Steam: The Case of the Golden Idol (Overwhelmingly Positive / 10,028 of 10,243 reviews positive, ~98%. English 98% of 6,259; last 30 days 97% of 188; 2026-06-06 snapshot)

・Read a dozen-plus top-helpful and recent positive reviews plus two long mixed reviews via WebFetch. Because the negative side is small (about 2% of the total), its arguments were supplemented with three community threads on the Redux UI, typos, and difficulty, and with external aggregator data.

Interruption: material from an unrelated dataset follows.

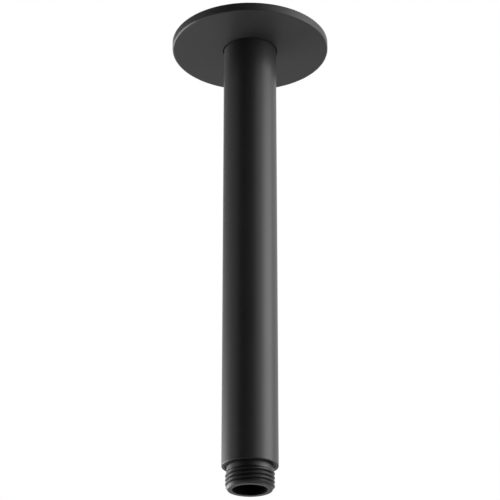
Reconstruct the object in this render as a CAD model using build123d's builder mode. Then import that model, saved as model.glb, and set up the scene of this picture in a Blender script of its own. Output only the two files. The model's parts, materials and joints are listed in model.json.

The playtime estimate follows the 4–8 hours logged in reviews and the developers' stated 6–8 hours.

・Professional verdicts are taken from the quotes shown on the Steam store page (PC Gamer, AV Club, Polygon) and EDGE's 8/10 as posted in Steam news.

Closing

Against Steam's ~98% I put down an 8.5, and the gap is everything written above: the brute-force exit that opens late in each case, the synonym friction that grinds players outside the deduction itself, and parts inspection looser than a game built from sentences can afford. None of it breaks the experience — the 98% proves that — but in a design-criticism grade these are real deductions.

Still, the fact ten thousand reviews point at together does not move: with only two verbs, search and fill, the game made players write twelve deaths and fifty years of story themselves. What stays with me after reading the pool is that even most of the 215 negative reviews never dispute that core. What is contested is price, UI, and word choice — the packaging, not the contents. As the current required course in observation-deduction, this page's 98% can be trusted.